One critical limitation: non-owner FR-44 policies exclude coverage for vehicles you own or vehicles registered to anyone in your household. If you live with a spouse or parent who owns a car, and you're listed on their vehicle registration or title, a non-owner policy won't cover you when driving that vehicle and may not satisfy your FR-44 requirement. You'd need either a standard FR-44 policy listing that vehicle or a named driver exclusion removing you from the household policy.

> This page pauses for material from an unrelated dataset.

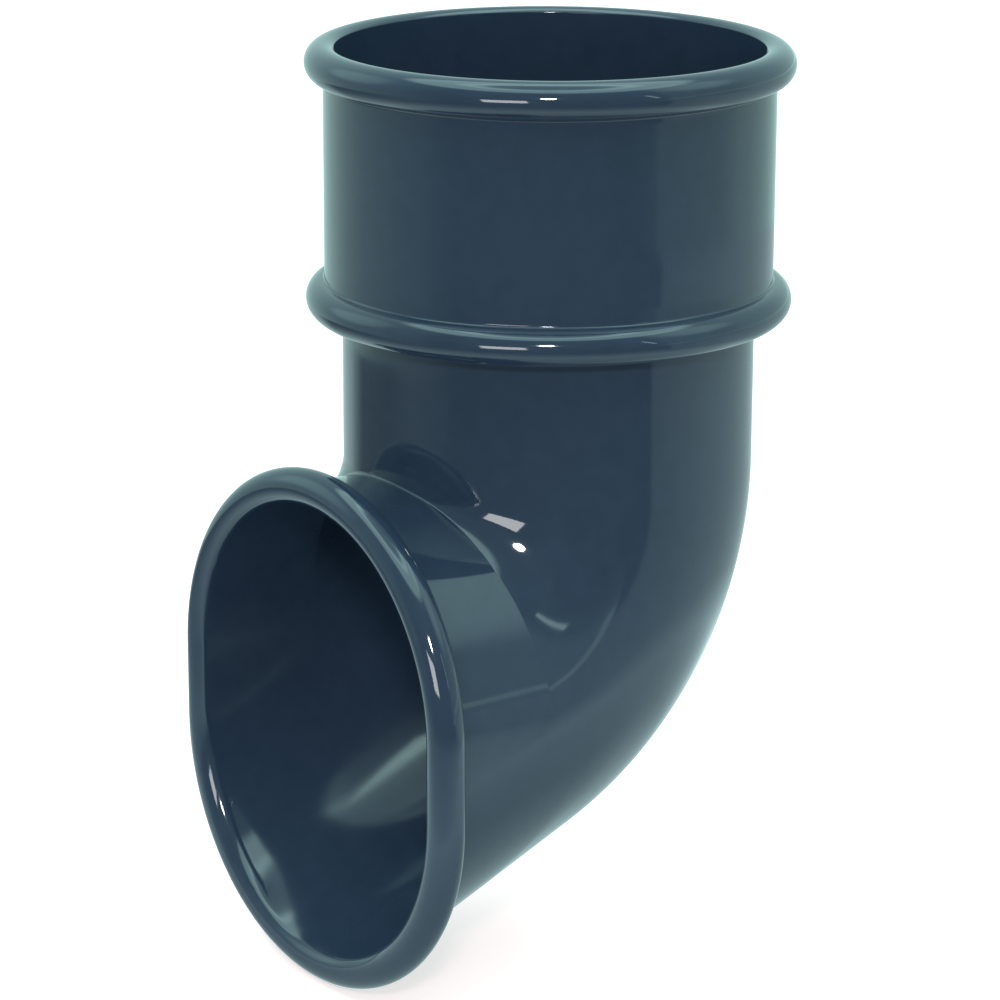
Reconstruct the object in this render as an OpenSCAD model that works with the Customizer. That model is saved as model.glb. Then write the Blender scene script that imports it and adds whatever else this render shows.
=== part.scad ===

How to Avoid FR-44 Filing Errors That Restart Your Compliance Clock
The most expensive FR-44 mistake in Bradenton is filing the wrong certificate type — submitting SR-22 when Florida law requires FR-44 for DUI convictions. This happens when you obtain quotes from national carriers whose systems default to SR-22 for all financial responsibility filings. The carrier processes your policy, you pay premiums for months, and DHSMV never registers your filing because it's the wrong document type. Your three-year compliance period never starts.
Second common error: letting your policy lapse during the three-year period, even for a single day. Florida DHSMV receives automatic electronic notification the moment your FR-44 policy cancels or lapses for non-payment. Your license is re-suspended typically within 48-72 hours, and reinstatement requires paying all fees again and restarting the three-year clock from the new reinstatement date. A $300 missed payment in year two can cost you another $10,800 in premiums by extending your filing period back to three full years.
To verify correct filing: log into your Florida DHSMV online account 10 business days after your FR-44 policy effective date and check the "Financial Responsibility" section of your driving record. You should see "FR-44 on file" with your insurance carrier name and policy effective date. If that section shows "SR-22 on file" or "No filing on record," contact your insurer immediately — you have the wrong policy type and your compliance clock has not started.